Anyway the Empire has gone, for better or worse; and with it the incentive in Britain to work for the benefit of the commonwealth. The “Big Society” is just a flabby alternative. Conquest is like a death-wish, with the presence everywhere of atomic weapons. So the only motivation left is the religious desire to work for the common-good, which was presumably the thought in the mind of the Creator from the very beginning: namely that when everything else had failed, Mankind would be driven back onto Himself! The alternative is for countries, one by one, to become failed-states as each in turn falls victim to senseless terrorism. Napoleon Bonaparte wrote, I think to a friend, “I’l n’y a que deux puissance dans ce monde, le sabre et l’Esprit. A la longue le sabre est tourjour battu par l’Esprit”; that there are two only powers in this world, the sword and the spirit; and in the long term, the sword is always beaten by the spirit. And he ought to have known! So what you need to defeat religious terrorism is a better religion. Bullets are very useful in the short term. But in the long term, they are no solution. The terrorist will win, if he can endure. But provide a better religion, and you cut the ground from under him. But how exactly do you provide a better religion?

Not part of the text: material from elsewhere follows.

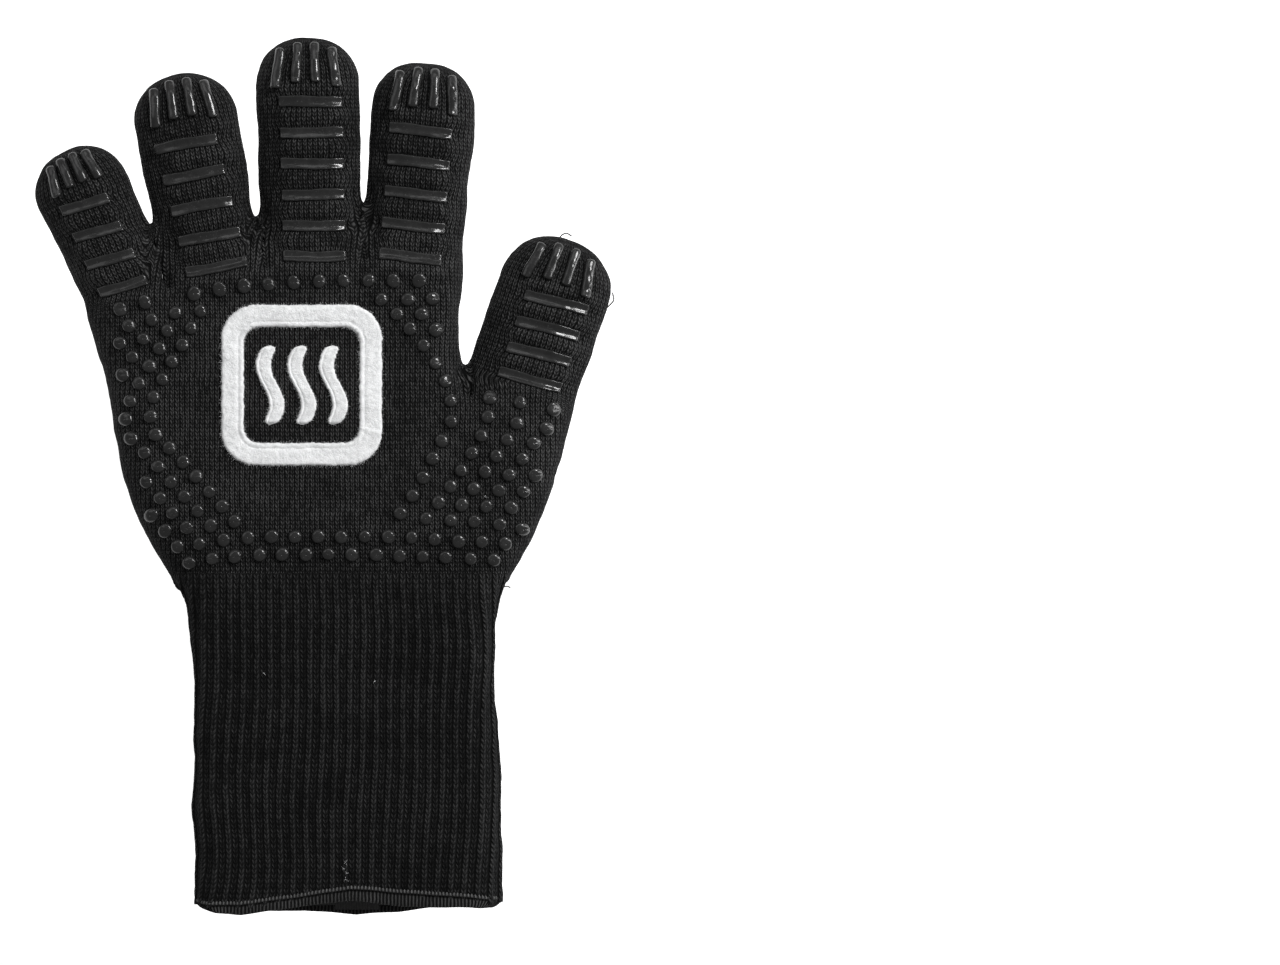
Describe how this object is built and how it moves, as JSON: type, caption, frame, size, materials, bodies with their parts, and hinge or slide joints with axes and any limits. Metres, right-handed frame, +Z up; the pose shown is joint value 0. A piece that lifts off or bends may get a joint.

My solution is to try to revive the idea of a world created by God, and within it a state invigorated by the optimism of true religion, in which we all have a part to play. But the clergy are now so divorced in public perception from the idea that they should make religion a sensible, practical guide through ordinary life, that the last thing you want is their assistance. There are always exceptions; but as a body their failure to preach a Gospel credible to the modern world is so complete, and they are so discredited in public opinion, that to invite their assistance is almost to invite failure. Instead you have to convince people that science, triumphant today, is essentially a religious subject. And you can only do this convincingly by showing that the simplest explanation of Evolution, which is the heart of science as we know it, is a religious one. This I attempt to do in my books, particularly in my Religious View of Nature & the Universe, in this website “Religion Rewritten”. I attempt to re-create the vision of a world created by God, in which we all have a part to play. What I do not say in any of my books is the nature of the real problem that I am attempting to solve. That is what I am trying to do now.

How can anyone hope to revive the public’s interest in religious ideas, when over the last few centuries the clergy, by their ineptitude, have virtually destroyed it? Are we not in the long run the doomed victims of fanaticism, however much we may arouse ourselves in the short term to fire millions of bullets at the fanatics? Will not the spirit, in the end, always prevail? Will not materialism always prove itself bankrupt?

Of course it will! So I see no other course to proceed upon, in the time that remains, than to seek to revive the public’s interest in the spiritual things in life, however forlorn the prospect of success may appear to be now. In other words, painstakingly to rebuild, what has been so needlessly destroyed.